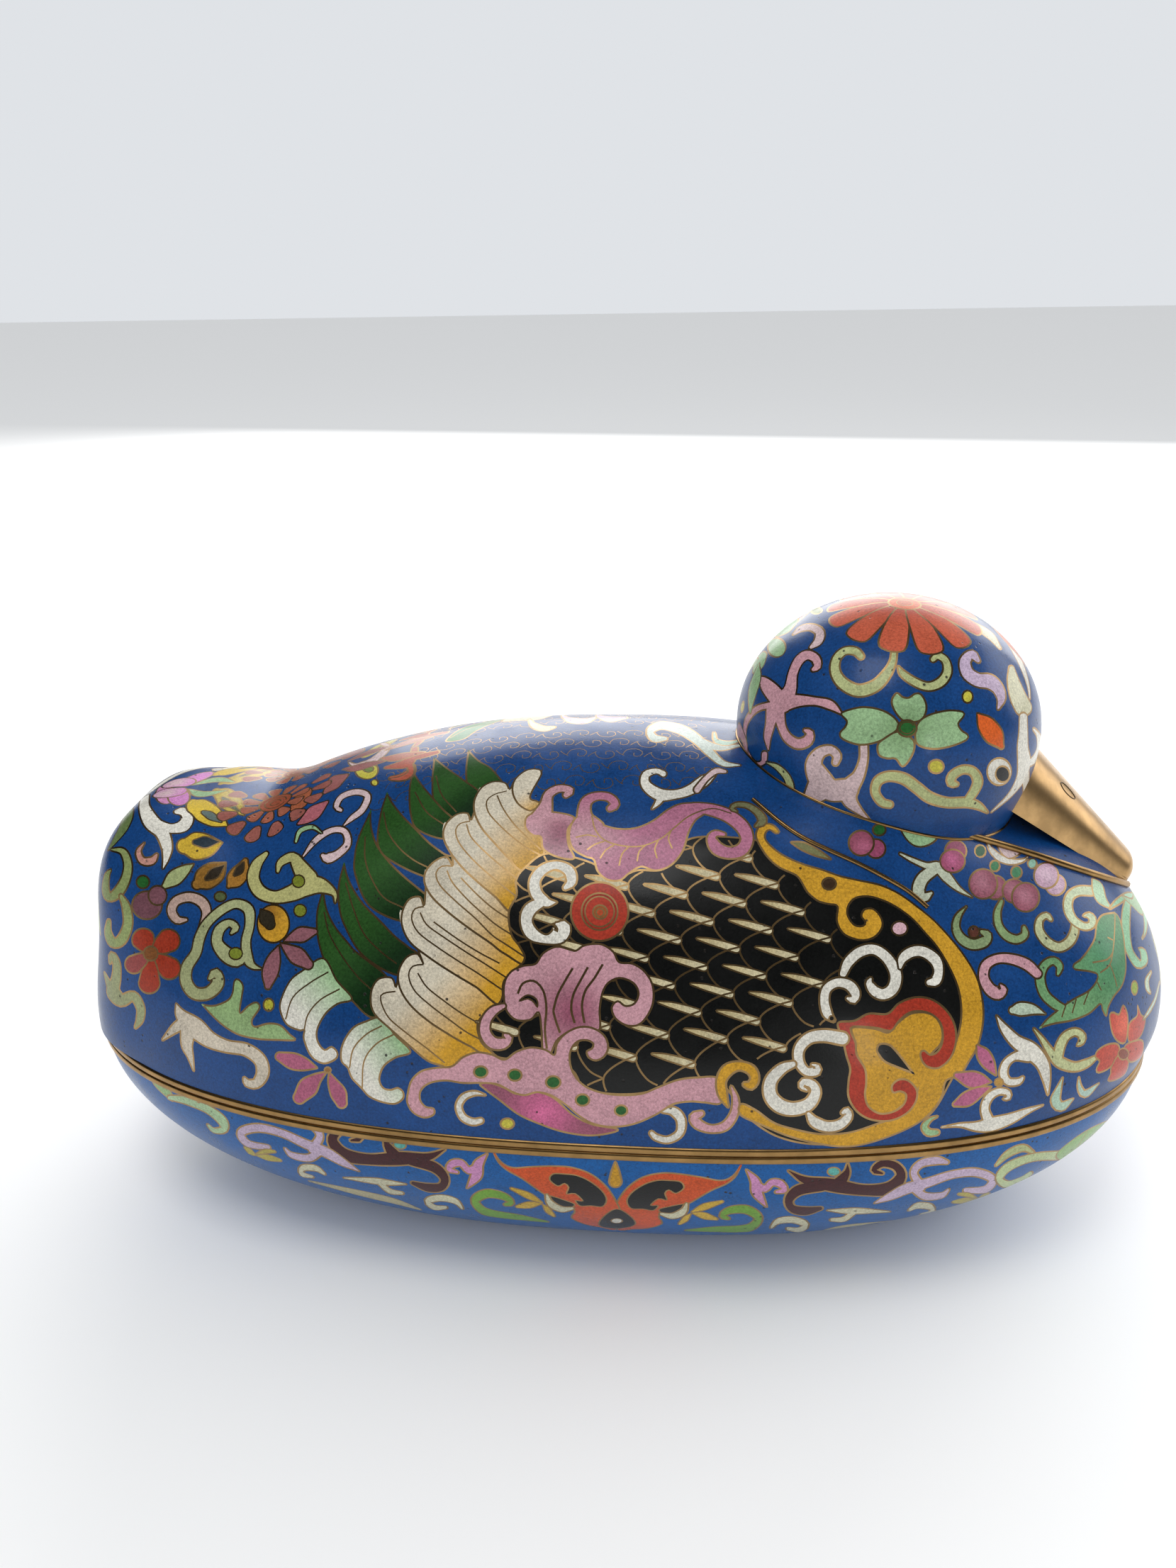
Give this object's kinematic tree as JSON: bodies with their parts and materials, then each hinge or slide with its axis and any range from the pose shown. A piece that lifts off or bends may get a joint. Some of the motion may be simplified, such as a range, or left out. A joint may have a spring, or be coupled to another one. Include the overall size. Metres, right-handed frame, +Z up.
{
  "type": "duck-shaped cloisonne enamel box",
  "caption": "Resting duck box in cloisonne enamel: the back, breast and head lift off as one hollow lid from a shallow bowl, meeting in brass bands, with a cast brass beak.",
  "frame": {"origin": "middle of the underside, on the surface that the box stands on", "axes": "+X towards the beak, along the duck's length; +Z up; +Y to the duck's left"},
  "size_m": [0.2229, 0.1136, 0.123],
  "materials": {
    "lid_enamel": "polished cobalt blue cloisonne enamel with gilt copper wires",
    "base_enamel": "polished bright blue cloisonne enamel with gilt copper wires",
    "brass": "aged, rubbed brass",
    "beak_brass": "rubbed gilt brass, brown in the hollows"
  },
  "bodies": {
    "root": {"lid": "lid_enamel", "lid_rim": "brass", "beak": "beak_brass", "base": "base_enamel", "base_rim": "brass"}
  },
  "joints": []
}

——

**What to produce:** From the data, pick out every line that includes "with".

**Solution below:**
Give this object's kinematic tree as JSON: bodies with their parts and materials, then each hinge or slide with its axis and any range from the pose shown. A piece that lifts off or bends may get a joint. Some of the motion may be simplified, such as a range, or left out. A joint may have a spring, or be coupled to another one. Include the overall size. Metres, right-handed frame, +Z up.
  "caption": "Resting duck box in cloisonne enamel: the back, breast and head lift off as one hollow lid from a shallow bowl, meeting in brass bands, with a cast brass beak.",
    "lid_enamel": "polished cobalt blue cloisonne enamel with gilt copper wires",
    "base_enamel": "polished bright blue cloisonne enamel with gilt copper wires",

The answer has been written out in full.